How will I be able to aggregate data from all these different databases in Sql Azure.

Would be interested in all your comments. Regards, Chris.

Best Answer

Since no one else has answered, I'll share some opinions and do some hand-waving.

As long as you aren't locking common resources, or are locking resources in the same order, you shouldn't have problems with deadlocks.

I'd look at separate tables before separate databases. Each additional database will definitely cost you more but additional tables won't necessarily cost you more. You might need to use more than 1 database becuase of the sheer volume of data you will store or because of the rate at which you need to store your burst traffic. If you can manage it, I think that a table-level granularlity will be more flexible and possibly a good deal cheaper than starting with a database-level granularity.

The problem with putting each device's data into it's own tables is that it makes the reporting hard since all of the table names will be different.

I presume that you have some way of detecting when you get a "failure resend" of data. You don't want to put the same value in a table twice and I i'm sure that the devices can fail (local power failure?) in ways that have nothing to do with whether or not earlier values where properly stored.

WAG: Assuming each "value" is 4 bytes, I calculated about 11.5 MB of collected data per device, per day. (This ignores all kinds of stuff, like device identifiers and timestamps, but I think it is OK as a rough estimate.) So, with "thousands" of sites, we are looking at tens of GB, per day. You don't mention any kind of lifetime on that data. The largest Azure database currently maxes out at 150 GB. You could fill those up pretty quickly.

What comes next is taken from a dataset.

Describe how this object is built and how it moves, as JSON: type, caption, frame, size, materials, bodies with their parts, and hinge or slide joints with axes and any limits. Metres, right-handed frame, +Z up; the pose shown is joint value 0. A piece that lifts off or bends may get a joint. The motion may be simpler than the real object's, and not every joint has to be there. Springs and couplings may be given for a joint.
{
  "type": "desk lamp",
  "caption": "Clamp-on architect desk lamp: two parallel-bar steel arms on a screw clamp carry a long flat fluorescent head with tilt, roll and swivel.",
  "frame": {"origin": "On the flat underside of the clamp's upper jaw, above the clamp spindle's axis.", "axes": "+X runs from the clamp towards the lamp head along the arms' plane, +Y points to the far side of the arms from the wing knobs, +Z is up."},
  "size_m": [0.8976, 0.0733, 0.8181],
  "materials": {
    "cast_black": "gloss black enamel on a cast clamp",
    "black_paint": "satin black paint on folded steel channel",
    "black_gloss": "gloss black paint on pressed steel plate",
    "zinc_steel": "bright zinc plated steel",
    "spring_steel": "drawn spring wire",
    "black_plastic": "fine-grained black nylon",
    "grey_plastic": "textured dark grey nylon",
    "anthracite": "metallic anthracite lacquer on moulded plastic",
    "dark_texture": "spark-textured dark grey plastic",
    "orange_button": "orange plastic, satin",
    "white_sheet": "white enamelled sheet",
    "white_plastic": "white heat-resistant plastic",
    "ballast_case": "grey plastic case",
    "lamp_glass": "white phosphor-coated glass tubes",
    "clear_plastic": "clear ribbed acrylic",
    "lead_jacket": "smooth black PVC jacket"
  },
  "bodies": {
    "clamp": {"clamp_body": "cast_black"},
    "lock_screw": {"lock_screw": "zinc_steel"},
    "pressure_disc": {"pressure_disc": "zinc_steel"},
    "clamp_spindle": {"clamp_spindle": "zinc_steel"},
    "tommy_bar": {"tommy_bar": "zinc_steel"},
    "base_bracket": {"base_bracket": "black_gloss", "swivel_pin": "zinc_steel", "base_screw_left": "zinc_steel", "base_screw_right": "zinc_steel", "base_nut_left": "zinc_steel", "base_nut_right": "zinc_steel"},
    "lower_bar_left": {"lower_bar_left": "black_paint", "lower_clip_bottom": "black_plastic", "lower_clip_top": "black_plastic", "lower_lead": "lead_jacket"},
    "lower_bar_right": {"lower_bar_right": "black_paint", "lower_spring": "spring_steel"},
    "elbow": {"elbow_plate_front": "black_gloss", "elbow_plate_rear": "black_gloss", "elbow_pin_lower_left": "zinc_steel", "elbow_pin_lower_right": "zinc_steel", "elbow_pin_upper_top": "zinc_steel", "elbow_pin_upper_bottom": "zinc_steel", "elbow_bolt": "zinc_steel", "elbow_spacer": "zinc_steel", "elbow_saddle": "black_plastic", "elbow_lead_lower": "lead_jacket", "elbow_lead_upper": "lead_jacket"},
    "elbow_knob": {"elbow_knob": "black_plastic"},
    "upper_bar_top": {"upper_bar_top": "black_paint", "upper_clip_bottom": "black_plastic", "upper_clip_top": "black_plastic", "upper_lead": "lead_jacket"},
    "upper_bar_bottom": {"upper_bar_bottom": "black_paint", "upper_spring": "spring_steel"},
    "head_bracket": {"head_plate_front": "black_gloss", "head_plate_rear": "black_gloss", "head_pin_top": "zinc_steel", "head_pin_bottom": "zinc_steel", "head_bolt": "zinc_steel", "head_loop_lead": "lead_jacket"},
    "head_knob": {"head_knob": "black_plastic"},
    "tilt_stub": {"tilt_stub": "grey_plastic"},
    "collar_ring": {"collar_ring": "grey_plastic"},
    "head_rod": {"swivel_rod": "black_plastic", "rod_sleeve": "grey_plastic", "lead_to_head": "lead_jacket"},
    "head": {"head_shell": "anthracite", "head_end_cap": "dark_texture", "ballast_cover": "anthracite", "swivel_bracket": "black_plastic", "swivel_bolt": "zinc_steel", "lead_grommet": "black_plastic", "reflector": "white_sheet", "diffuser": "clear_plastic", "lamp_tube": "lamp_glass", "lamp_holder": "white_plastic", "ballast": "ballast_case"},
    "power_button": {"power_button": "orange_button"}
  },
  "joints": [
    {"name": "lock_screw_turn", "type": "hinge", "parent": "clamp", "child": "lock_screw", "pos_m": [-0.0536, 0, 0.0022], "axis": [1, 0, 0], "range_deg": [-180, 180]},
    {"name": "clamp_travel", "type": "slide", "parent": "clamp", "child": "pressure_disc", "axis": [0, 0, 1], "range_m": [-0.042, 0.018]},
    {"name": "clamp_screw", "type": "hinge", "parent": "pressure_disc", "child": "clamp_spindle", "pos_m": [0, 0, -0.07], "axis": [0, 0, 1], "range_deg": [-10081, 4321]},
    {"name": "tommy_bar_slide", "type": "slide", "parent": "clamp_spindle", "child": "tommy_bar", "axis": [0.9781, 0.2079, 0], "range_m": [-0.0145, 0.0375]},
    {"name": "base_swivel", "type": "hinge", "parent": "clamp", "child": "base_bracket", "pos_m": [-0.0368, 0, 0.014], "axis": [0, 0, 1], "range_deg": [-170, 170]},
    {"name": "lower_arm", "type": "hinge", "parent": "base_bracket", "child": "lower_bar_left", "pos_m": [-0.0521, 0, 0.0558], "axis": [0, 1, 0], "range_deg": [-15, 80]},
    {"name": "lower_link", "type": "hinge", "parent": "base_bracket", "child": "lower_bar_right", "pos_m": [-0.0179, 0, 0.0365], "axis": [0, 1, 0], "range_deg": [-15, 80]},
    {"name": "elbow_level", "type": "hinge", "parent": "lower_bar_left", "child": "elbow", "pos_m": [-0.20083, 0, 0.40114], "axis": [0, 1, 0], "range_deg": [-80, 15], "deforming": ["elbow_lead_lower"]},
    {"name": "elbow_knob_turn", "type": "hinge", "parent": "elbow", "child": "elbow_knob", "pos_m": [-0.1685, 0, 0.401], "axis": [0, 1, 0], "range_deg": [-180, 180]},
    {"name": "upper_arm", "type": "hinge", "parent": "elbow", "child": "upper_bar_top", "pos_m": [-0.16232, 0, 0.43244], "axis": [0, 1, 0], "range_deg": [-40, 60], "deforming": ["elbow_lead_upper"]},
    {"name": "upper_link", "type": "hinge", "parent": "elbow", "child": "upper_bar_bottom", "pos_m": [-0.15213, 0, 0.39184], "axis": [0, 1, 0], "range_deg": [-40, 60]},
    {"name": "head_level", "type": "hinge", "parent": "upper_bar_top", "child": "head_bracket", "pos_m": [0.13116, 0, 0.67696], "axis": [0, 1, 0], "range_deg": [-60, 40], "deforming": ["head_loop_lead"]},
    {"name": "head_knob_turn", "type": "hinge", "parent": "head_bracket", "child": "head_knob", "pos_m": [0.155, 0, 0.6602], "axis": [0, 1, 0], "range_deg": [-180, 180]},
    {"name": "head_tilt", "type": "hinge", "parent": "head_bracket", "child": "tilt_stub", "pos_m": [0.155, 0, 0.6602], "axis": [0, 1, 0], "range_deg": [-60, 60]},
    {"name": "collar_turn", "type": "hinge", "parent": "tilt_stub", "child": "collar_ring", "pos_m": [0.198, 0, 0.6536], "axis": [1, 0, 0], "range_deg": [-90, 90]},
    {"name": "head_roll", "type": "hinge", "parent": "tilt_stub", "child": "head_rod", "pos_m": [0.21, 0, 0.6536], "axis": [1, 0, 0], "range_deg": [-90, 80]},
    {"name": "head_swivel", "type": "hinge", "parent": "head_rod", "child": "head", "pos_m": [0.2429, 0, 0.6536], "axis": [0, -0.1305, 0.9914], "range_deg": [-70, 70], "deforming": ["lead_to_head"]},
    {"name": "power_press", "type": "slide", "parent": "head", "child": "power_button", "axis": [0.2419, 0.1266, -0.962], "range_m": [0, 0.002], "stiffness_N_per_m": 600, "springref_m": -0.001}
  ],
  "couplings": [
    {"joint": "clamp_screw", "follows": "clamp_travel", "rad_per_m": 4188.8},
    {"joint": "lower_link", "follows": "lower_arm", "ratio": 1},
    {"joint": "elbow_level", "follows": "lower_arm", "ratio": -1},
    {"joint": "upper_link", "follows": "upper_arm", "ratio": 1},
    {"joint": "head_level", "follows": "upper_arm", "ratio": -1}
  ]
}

Getting anything to happen in a web browser in a short period of time is iffy. When you are reading from (possibly multiple) databases with GBs of data, continuously inserting lots of new data into the tables you are reading from and interacting with web servers across the open internet, "real time" is wishful thinking. IMO. "Fast enough" is the usual goal.

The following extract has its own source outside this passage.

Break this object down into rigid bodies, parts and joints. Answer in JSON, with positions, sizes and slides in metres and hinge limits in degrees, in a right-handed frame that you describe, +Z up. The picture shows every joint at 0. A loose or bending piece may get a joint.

If you can't keep all of the data you need in a single report in one SQL Azure database, it's a problem. There are no linked servers or distributed views (at this point). There is no simple way to aggregate accross many Azure databases. You'd have to pull all of the data to a central location and report from there. I'd guess that the aggregated data would be too large to store in a single SQL Azure database, so you'd have to go to on-premise or maybe EC2. A data mart or warehouse with a star-schema structure would be the classic answer there, but that takes significant processing time and that means no "real time". Also, that's potentially a lot more data transfer from Azure to wherever it goes, and that will cost you.

I wouldn't commit to this strategy without a pilot program first. The first thing to do would be to build a single instance (can it handle 400 sensor values a second? (Is that a series of rows, a big denormalized row, an XML document or something else? The format of the incoming data will affect how fast the data can be stored. Can you do bulk inserts, or does it have to be row-by-row?) How about 4,000 sensor values a second? It's possible that an single SQL Azure instance might not be able to store that much that quickly.) and see how it handles insertions at your expected rates and see how the reporting might work. And I'd talk to Microsoft too. Just dealing with the billing for hundreds or thousands of seperate databases might be quirky.

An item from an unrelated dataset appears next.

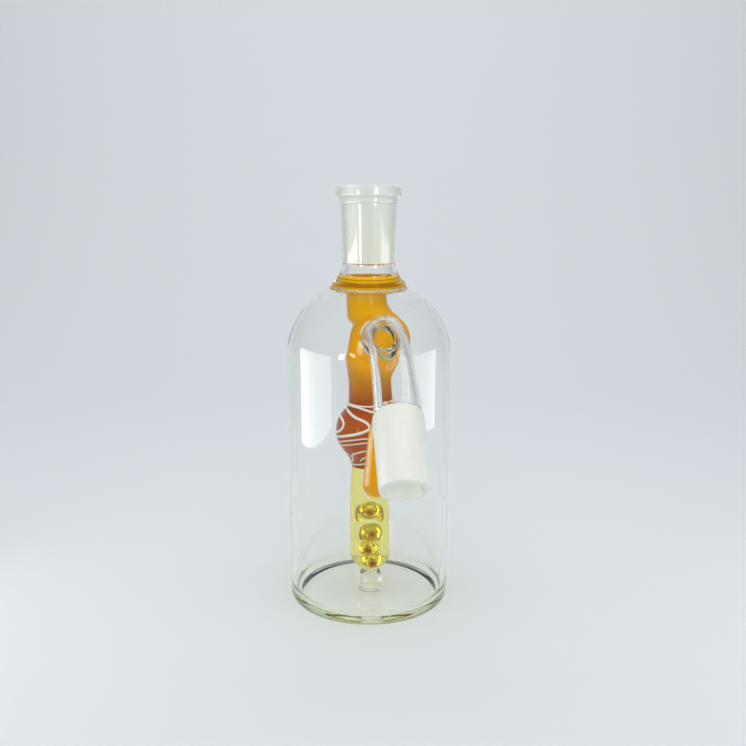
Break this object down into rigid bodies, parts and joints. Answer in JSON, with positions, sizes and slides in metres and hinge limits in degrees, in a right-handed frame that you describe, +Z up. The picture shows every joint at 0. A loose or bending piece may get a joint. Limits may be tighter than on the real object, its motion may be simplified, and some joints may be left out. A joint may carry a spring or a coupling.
{
  "type": "in-line glass water bubbler",
  "caption": "Upright glass water bubbler with a ground socket on top, a bent outlet arm with a ground cone, and a coloured downstem with a drilled diffuser",
  "frame": {"origin": "middle of the flat underside of the base, on the can's axis", "axes": "+Z up the can's axis towards the top socket; -Y is the front, where the outlet arm leaves; +X is to the right seen from the front"},
  "size_m": [0.067, 0.1226, 0.173],
  "materials": {
    "clear_glass": "gloss",
    "frosted_glass": "ground, matt",
    "orange_glass": "gloss, opaque",
    "amber_orange_glass": "gloss, opaque",
    "brown_glass": "gloss, opaque",
    "white_line_glass": "gloss, opaque",
    "yellow_glass": "gloss",
    "amber_rim_glass": "gloss"
  },
  "bodies": {
    "root": {"arm_joint": "frosted_glass", "arm_weld": "clear_glass", "base_disc": "clear_glass", "can_body": "clear_glass", "can_crown": "clear_glass", "can_shoulder": "clear_glass", "diffuser_tube": "yellow_glass", "drip_casing": "clear_glass", "drip_core": "orange_glass", "hole_rim_1": "amber_rim_glass", "hole_rim_2": "amber_rim_glass", "hole_rim_3": "amber_rim_glass", "hole_rim_4": "amber_rim_glass", "hole_rim_5": "amber_rim_glass", "hole_rim_6": "amber_rim_glass", "hole_rim_7": "amber_rim_glass", "hole_rim_8": "amber_rim_glass", "line_bulb": "brown_glass", "line_leaf_1": "white_line_glass", "line_leaf_2": "white_line_glass", "line_leaf_3": "white_line_glass", "line_leaf_4": "white_line_glass", "line_leaf_5": "white_line_glass", "line_leaf_6": "white_line_glass", "line_ring_1": "white_line_glass", "line_ring_2": "white_line_glass", "line_ring_3": "white_line_glass", "line_ring_4": "white_line_glass", "line_ring_5": "white_line_glass", "lower_stem": "amber_orange_glass", "neck_collar": "clear_glass", "neck_tube": "clear_glass", "outlet_arm": "clear_glass", "peg_bead": "clear_glass", "s_bend_stem": "orange_glass", "seal_ring": "orange_glass", "support_peg": "clear_glass", "top_joint": "frosted_glass"}
  },
  "joints": []
}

I don't know if this is applicable to you, but have you looked at Microsoft's "Stream Insight" product? It seems to be aimed at situations like yours. Caveat: I've never used it.

The marketting blurb: Effectively analyze large amounts of event data streaming in from multiple sources. Derive insights from critical information in near real time by using Microsoft StreamInsight. Monitor, analyze, and act on data in motion and make informed decisions almost instantaneously

While doing some quickly googling, I noticed a blog posting which states that StreamInsight available on SQL Azure as a CTP last year. it might be ready for prime time by now.

Good luck, it sounds like an interesting project.